Georgia is a lush and beautiful state, green everywhere you look with kudzu growing wild covering everything. We explored from the northern border, through Atlanta. and then down to Savannah until we headed North again to the border of South Carolina. We started and stopped in Atlanta, a bustling and vibrant metropolis spread out in all directions. From Coca Cola, to CNN, to The Georgia Aquarium, Atlanta is filled with standout attractions besides being a transportation hub for the south. But beneath the shiny surface, Atlanta still reflects a painful history having been burned to the ground by General Sherman in an effort to end the Civil War by cutting off the supply of arms to the Confederate army.
In fact, everywhere we went in Georgia I somehow felt dialed in to the painful civil war history as Georgia was one of the original 7 Confederate States and saw many battles rage within its borders. As we drove along the highways. I imagined these same roads unpaved and battalions of soldiers marching upon them.

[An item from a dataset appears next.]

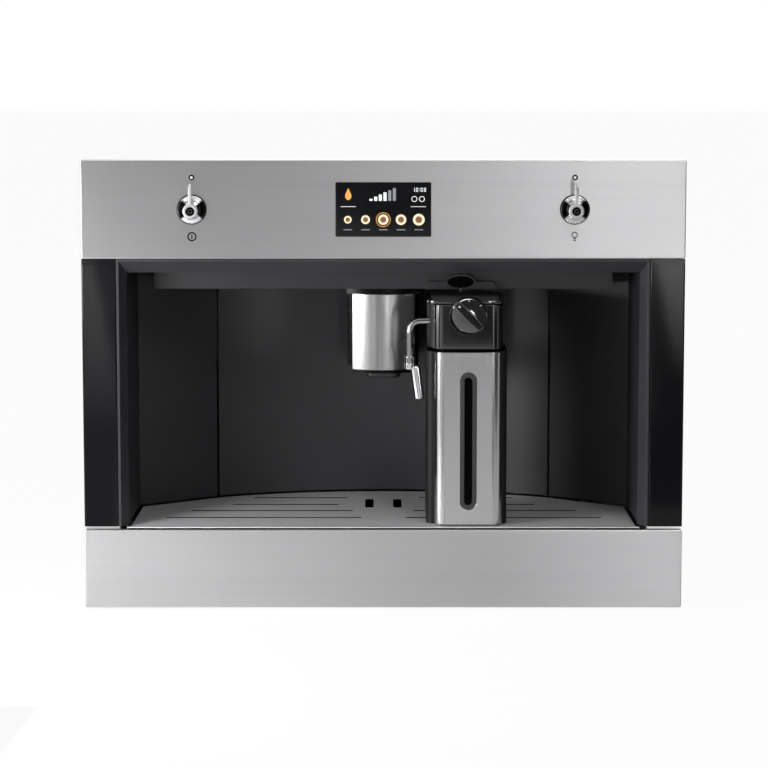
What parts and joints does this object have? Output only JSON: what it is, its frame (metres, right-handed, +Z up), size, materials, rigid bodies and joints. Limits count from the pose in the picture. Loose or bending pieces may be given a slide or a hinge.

Making our way to Savannah, we began to embrace the second part of our theme-colonies. In Savannah we learned about James Oglethorpe who founded the Georgia colony which was one of the original thirteen. He was a British parliamentarian with a passion for creating a self sustaining agrarian society having seen the effects of urbanization on farmers who had moved into London and became destitute. The colonists who settled Georgia included many Scots whose pioneering skills greatly assisted the colony. Some of Georgia's other new settlers consisted of poor English tradesmen and artisans and religious refugees from Switzerland, France and Germany, as well as a number of Jewish refugees. Initially slavery was banned here under Oglethorpe, but eventually was allowed as financial pressures mounted when colonists saw how profitable things were in South Carolina where slavery was allowed and insisted they be allowed to own slaves.
As we made our way through the state we tried to soak it all in. We sampled Georgia peaches from a road side stand that were the best we'd ever had-juicy, sweet and delicious. We tried plenty of other southern favorites like grits and pralines and just loved listening to the everyone speak in a southern drawl. We saw spanish moss hanging in the trees and tried to channel the ghosts of the past in America's most haunted city. From rural towns to a sprawling metropolis, from a quiet lake, to a bustling waterfront on the Atlantic shore, Georgia has many faces and all of them beautiful in a poetic way. And amidst all the beauty, what stood out most to all of us, was how Georgia's boundless charm and resilient spirit hides its painful past.